── Given material ──

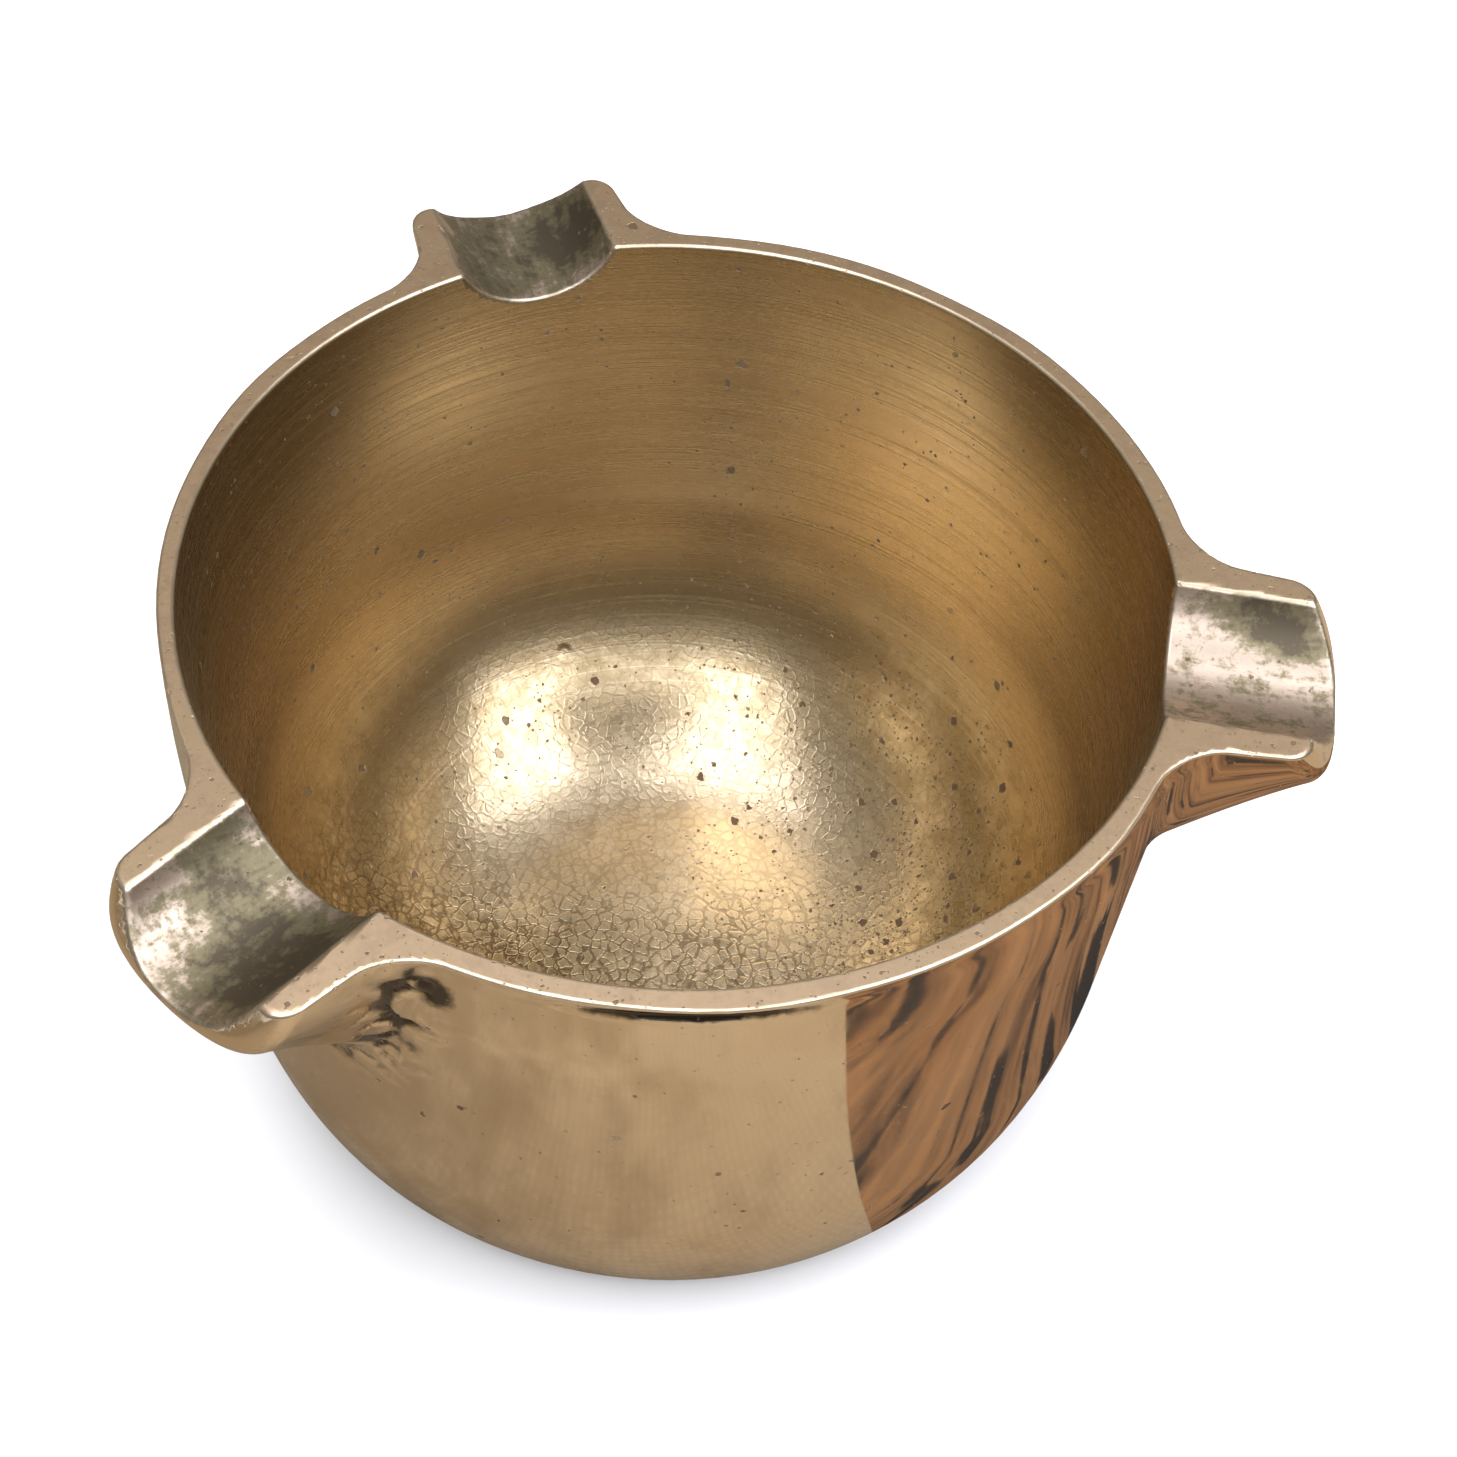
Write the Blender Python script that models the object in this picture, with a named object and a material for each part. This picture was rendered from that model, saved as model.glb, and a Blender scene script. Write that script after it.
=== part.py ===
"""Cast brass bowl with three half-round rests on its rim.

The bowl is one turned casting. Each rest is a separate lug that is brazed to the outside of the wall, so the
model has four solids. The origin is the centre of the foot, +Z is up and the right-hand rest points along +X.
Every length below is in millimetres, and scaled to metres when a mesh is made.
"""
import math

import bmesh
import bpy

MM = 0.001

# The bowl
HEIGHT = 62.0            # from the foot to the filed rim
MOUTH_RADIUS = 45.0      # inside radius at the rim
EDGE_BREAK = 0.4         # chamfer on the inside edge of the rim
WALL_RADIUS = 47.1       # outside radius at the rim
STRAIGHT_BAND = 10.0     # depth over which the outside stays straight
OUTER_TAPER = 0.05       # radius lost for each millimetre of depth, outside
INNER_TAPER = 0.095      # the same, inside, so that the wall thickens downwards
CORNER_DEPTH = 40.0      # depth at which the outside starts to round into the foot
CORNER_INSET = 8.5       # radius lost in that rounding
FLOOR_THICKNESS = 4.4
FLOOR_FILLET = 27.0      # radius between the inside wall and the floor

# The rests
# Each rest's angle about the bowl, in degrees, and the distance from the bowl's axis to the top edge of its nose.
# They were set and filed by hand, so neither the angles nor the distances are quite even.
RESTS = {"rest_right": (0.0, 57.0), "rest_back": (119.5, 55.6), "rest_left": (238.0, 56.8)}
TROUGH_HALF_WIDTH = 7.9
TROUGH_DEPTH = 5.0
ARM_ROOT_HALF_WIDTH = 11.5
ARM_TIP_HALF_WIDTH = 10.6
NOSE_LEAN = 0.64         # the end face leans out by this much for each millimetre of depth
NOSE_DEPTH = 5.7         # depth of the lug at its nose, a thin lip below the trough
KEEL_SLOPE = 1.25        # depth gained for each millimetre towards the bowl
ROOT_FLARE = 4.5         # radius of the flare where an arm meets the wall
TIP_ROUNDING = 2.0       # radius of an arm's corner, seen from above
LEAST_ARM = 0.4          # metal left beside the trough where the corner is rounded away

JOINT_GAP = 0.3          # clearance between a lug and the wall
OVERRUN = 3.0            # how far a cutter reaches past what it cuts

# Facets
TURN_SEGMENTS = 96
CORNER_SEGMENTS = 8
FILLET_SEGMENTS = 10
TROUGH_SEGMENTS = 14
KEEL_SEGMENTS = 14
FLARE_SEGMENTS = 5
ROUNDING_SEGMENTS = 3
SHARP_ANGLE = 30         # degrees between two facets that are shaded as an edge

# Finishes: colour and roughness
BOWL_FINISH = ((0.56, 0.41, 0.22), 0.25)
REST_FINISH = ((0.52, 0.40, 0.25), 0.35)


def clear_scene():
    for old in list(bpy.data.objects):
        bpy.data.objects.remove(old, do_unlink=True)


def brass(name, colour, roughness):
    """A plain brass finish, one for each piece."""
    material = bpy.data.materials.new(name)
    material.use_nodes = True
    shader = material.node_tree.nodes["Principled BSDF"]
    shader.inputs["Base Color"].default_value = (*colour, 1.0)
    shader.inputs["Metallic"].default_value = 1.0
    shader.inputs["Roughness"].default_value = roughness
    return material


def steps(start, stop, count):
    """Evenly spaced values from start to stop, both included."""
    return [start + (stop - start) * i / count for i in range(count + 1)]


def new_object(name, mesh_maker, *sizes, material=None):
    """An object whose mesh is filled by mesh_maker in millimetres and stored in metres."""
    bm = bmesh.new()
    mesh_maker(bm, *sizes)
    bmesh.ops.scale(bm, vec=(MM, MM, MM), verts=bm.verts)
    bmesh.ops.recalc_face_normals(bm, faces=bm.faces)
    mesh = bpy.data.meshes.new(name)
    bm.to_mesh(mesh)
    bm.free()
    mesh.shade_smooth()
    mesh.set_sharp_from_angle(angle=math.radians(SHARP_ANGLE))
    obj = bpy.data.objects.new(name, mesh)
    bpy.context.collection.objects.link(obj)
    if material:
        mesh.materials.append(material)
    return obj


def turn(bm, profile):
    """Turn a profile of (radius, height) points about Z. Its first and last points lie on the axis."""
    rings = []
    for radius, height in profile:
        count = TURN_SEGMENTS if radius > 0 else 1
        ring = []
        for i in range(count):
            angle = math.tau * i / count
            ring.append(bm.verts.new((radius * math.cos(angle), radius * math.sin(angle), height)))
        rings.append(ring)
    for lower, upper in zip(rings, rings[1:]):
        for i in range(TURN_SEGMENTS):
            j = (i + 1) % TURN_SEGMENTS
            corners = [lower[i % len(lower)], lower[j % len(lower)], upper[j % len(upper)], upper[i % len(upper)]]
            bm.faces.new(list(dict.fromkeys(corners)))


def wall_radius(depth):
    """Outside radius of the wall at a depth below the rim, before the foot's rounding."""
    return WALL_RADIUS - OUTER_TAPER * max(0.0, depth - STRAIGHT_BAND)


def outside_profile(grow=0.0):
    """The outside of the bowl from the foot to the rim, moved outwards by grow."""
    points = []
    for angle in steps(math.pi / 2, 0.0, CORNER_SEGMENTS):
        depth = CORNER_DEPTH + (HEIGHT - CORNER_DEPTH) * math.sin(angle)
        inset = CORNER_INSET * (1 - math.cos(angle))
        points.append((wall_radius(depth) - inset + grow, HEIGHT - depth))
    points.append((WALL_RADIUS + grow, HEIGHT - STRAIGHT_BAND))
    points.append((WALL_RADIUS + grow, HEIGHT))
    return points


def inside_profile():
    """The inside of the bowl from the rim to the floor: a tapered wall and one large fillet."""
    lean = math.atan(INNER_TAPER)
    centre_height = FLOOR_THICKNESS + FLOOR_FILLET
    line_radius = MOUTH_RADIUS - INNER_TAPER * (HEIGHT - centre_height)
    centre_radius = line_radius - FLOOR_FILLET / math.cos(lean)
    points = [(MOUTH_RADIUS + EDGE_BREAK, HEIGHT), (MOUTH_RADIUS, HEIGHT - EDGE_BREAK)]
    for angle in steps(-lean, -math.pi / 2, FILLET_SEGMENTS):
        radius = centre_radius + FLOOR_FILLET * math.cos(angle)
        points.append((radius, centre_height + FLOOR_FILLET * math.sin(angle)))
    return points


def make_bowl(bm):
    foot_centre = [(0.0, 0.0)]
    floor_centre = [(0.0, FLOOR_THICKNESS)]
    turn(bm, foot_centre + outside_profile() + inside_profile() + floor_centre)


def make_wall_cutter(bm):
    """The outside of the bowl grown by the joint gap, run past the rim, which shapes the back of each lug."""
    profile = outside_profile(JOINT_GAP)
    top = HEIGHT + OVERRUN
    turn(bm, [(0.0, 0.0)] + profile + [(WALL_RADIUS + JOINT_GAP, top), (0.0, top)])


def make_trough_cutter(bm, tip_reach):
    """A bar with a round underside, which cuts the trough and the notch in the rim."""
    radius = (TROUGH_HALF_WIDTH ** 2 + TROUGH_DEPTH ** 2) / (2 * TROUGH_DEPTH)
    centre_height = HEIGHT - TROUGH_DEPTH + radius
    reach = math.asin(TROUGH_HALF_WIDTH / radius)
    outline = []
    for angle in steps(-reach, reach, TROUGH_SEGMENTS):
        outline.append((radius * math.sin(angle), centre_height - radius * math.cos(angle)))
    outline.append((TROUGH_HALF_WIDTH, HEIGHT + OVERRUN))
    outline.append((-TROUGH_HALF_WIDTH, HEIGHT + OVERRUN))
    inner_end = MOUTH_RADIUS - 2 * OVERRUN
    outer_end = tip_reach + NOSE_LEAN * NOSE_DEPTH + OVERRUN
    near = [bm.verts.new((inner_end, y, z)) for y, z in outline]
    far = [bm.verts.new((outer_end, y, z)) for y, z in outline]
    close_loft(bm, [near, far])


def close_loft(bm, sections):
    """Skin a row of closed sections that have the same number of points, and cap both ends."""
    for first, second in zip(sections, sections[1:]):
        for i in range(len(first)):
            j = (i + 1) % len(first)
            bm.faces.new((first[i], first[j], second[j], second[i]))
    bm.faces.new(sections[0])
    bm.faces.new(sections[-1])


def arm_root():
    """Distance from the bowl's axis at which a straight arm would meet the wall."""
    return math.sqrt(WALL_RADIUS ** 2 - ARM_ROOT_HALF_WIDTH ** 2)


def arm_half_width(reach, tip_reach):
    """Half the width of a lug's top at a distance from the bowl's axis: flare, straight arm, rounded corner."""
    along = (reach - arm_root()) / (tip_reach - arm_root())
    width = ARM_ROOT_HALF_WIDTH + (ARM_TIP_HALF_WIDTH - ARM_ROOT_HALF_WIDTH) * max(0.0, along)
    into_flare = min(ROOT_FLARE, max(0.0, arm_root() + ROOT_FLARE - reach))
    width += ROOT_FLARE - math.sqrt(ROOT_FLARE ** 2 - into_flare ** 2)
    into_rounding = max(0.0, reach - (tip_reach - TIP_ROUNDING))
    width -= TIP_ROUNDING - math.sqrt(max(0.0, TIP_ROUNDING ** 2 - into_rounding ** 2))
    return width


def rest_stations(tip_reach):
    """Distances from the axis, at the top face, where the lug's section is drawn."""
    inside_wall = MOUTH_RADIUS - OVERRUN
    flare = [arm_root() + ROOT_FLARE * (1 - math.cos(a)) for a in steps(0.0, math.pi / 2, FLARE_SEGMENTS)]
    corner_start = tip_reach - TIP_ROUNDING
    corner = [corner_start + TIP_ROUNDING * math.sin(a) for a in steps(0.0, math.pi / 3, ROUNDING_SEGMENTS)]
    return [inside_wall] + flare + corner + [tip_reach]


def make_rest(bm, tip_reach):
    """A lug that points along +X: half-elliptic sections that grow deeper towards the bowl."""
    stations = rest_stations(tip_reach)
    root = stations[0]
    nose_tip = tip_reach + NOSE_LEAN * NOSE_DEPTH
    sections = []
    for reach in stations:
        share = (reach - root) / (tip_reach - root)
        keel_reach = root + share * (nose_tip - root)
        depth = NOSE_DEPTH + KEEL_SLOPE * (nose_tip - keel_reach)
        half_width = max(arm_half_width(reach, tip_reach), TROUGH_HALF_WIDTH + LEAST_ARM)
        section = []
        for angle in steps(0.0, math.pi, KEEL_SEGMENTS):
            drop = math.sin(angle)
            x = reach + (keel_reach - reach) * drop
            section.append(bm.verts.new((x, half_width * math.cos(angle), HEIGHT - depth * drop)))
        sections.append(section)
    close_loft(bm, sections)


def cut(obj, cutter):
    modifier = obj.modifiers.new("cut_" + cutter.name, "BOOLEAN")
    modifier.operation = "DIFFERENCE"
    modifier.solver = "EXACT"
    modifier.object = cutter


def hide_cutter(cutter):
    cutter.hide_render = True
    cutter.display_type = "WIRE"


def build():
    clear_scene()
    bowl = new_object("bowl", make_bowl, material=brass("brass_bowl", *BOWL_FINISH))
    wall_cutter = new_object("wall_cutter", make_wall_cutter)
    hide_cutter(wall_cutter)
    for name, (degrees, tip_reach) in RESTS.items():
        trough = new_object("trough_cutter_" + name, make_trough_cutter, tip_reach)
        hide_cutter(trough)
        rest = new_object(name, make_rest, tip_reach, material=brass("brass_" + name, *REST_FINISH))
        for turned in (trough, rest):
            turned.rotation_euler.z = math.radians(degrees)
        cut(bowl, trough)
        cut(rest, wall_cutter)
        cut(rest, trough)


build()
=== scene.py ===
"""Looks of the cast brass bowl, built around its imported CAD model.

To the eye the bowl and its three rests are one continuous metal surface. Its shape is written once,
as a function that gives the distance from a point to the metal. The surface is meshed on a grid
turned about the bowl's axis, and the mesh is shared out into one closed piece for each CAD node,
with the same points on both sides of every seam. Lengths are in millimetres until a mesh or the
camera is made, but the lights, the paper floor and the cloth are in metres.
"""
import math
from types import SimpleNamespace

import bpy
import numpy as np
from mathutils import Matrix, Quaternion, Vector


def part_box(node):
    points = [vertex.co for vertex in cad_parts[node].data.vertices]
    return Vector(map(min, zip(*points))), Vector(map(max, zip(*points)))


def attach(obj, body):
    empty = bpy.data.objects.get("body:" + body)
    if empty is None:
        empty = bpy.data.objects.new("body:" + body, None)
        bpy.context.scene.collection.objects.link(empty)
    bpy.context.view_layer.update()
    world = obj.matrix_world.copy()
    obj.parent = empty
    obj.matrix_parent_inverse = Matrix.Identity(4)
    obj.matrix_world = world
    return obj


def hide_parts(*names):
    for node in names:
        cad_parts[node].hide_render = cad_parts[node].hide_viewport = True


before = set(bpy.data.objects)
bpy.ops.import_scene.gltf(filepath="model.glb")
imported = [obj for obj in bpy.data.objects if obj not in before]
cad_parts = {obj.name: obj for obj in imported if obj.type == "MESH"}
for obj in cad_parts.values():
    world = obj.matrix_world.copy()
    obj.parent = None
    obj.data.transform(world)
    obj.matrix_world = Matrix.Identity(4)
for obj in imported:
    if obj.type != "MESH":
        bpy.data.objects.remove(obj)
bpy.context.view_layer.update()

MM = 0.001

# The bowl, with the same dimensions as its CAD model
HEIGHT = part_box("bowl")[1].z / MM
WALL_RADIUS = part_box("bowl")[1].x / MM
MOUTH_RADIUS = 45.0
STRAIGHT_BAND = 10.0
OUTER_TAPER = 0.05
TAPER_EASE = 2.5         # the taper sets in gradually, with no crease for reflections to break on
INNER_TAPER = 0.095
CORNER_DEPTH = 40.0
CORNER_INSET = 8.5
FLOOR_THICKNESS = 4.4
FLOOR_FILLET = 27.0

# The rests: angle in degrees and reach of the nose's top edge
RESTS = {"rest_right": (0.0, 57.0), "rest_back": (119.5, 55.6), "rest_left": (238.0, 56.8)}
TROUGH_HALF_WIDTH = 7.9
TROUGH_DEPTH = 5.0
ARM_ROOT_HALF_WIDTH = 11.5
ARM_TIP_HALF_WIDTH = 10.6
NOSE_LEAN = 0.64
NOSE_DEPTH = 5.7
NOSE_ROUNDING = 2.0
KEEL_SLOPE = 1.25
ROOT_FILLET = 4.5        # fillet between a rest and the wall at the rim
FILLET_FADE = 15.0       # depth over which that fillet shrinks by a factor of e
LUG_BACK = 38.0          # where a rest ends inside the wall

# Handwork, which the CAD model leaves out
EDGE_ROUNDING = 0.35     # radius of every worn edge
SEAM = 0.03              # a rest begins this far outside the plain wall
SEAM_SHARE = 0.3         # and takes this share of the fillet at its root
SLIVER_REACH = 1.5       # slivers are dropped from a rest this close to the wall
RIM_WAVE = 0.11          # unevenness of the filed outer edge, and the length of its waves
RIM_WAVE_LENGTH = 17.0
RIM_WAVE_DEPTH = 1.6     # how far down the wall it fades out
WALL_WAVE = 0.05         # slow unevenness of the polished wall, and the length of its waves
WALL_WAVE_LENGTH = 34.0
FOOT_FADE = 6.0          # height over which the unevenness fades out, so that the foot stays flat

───

-- Instructions for the task --
Starting at the first line of the data above, please restate word for word every line up to and including the one that holds "and the floor", and add nothing else.

-- Task solution --
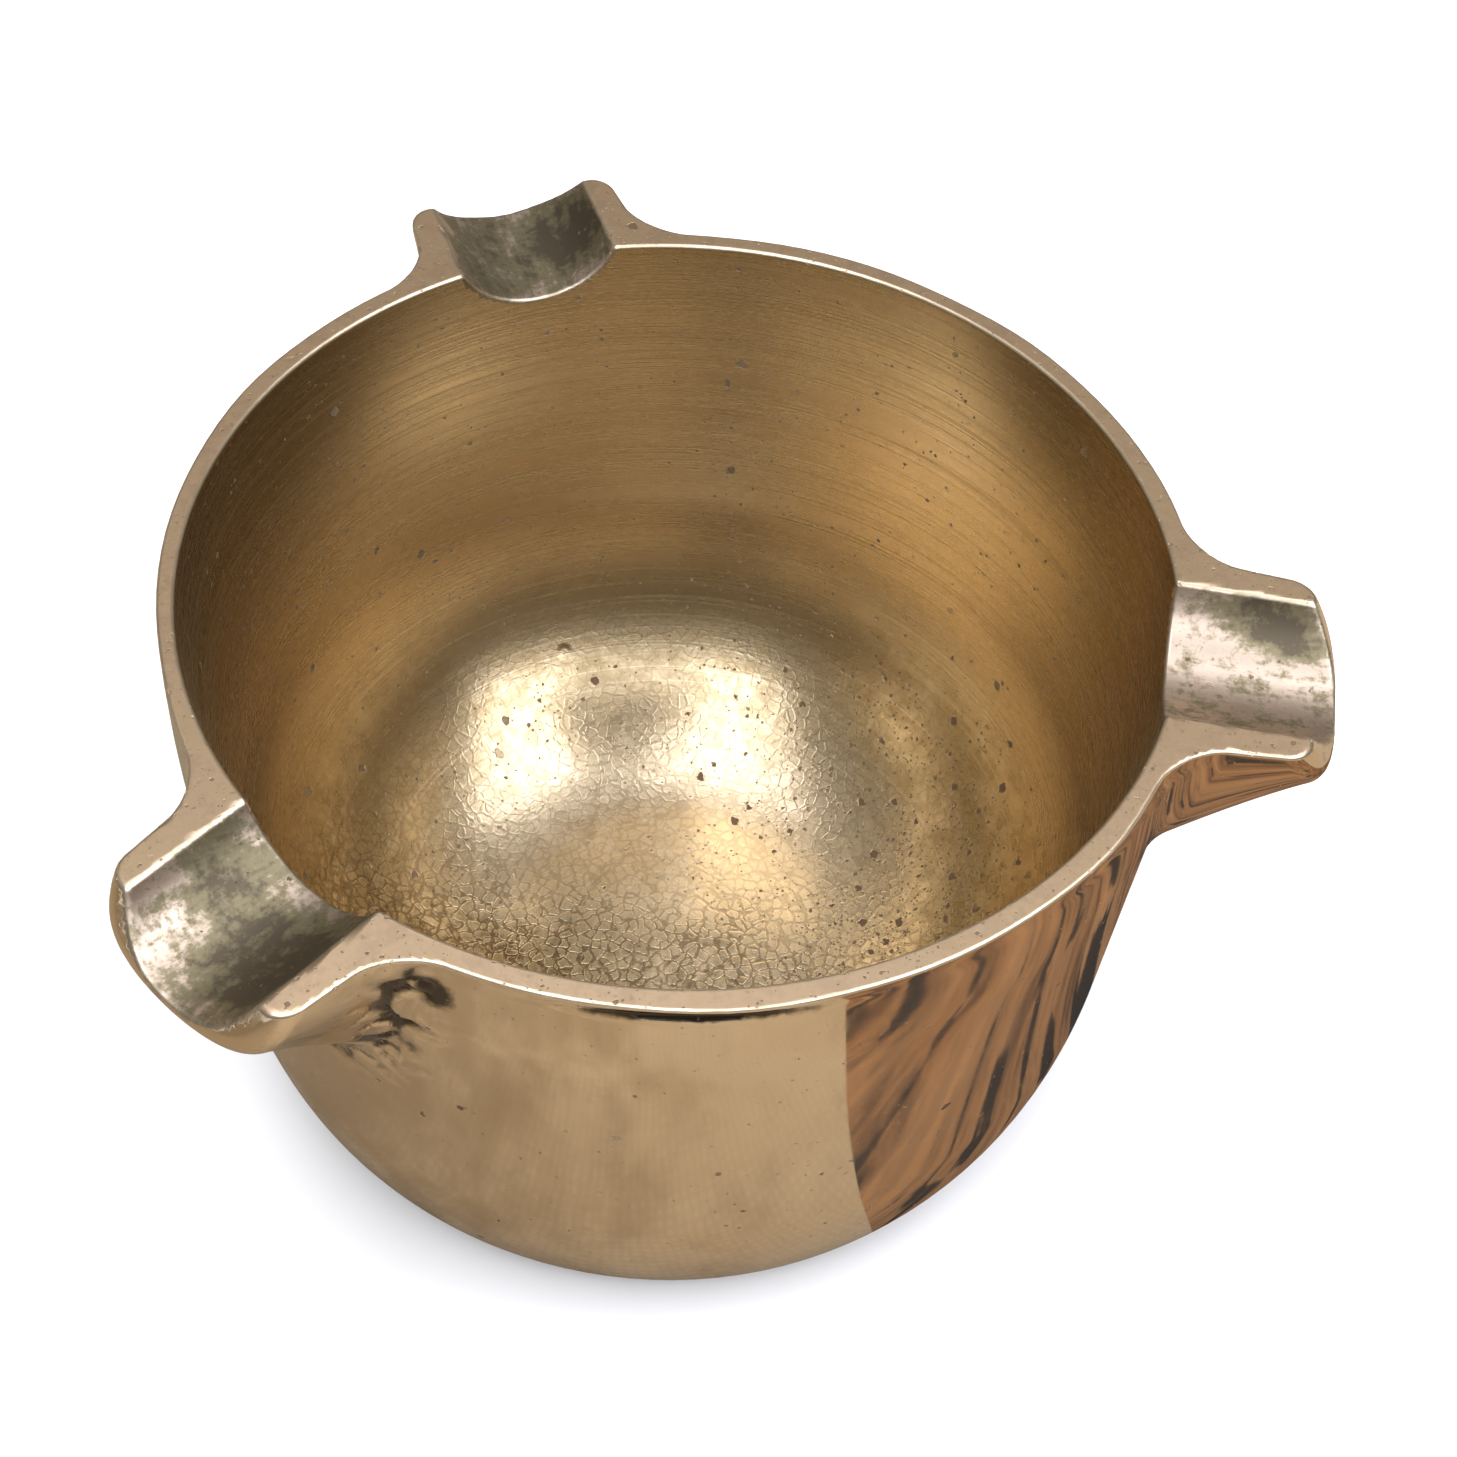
Write the Blender Python script that models the object in this picture, with a named object and a material for each part. This picture was rendered from that model, saved as model.glb, and a Blender scene script. Write that script after it.
=== part.py ===
"""Cast brass bowl with three half-round rests on its rim.

The bowl is one turned casting. Each rest is a separate lug that is brazed to the outside of the wall, so the
model has four solids. The origin is the centre of the foot, +Z is up and the right-hand rest points along +X.
Every length below is in millimetres, and scaled to metres when a mesh is made.
"""
import math

import bmesh
import bpy

MM = 0.001

# The bowl
HEIGHT = 62.0            # from the foot to the filed rim
MOUTH_RADIUS = 45.0      # inside radius at the rim
EDGE_BREAK = 0.4         # chamfer on the inside edge of the rim
WALL_RADIUS = 47.1       # outside radius at the rim
STRAIGHT_BAND = 10.0     # depth over which the outside stays straight
OUTER_TAPER = 0.05       # radius lost for each millimetre of depth, outside
INNER_TAPER = 0.095      # the same, inside, so that the wall thickens downwards
CORNER_DEPTH = 40.0      # depth at which the outside starts to round into the foot
CORNER_INSET = 8.5       # radius lost in that rounding
FLOOR_THICKNESS = 4.4
FLOOR_FILLET = 27.0      # radius between the inside wall and the floor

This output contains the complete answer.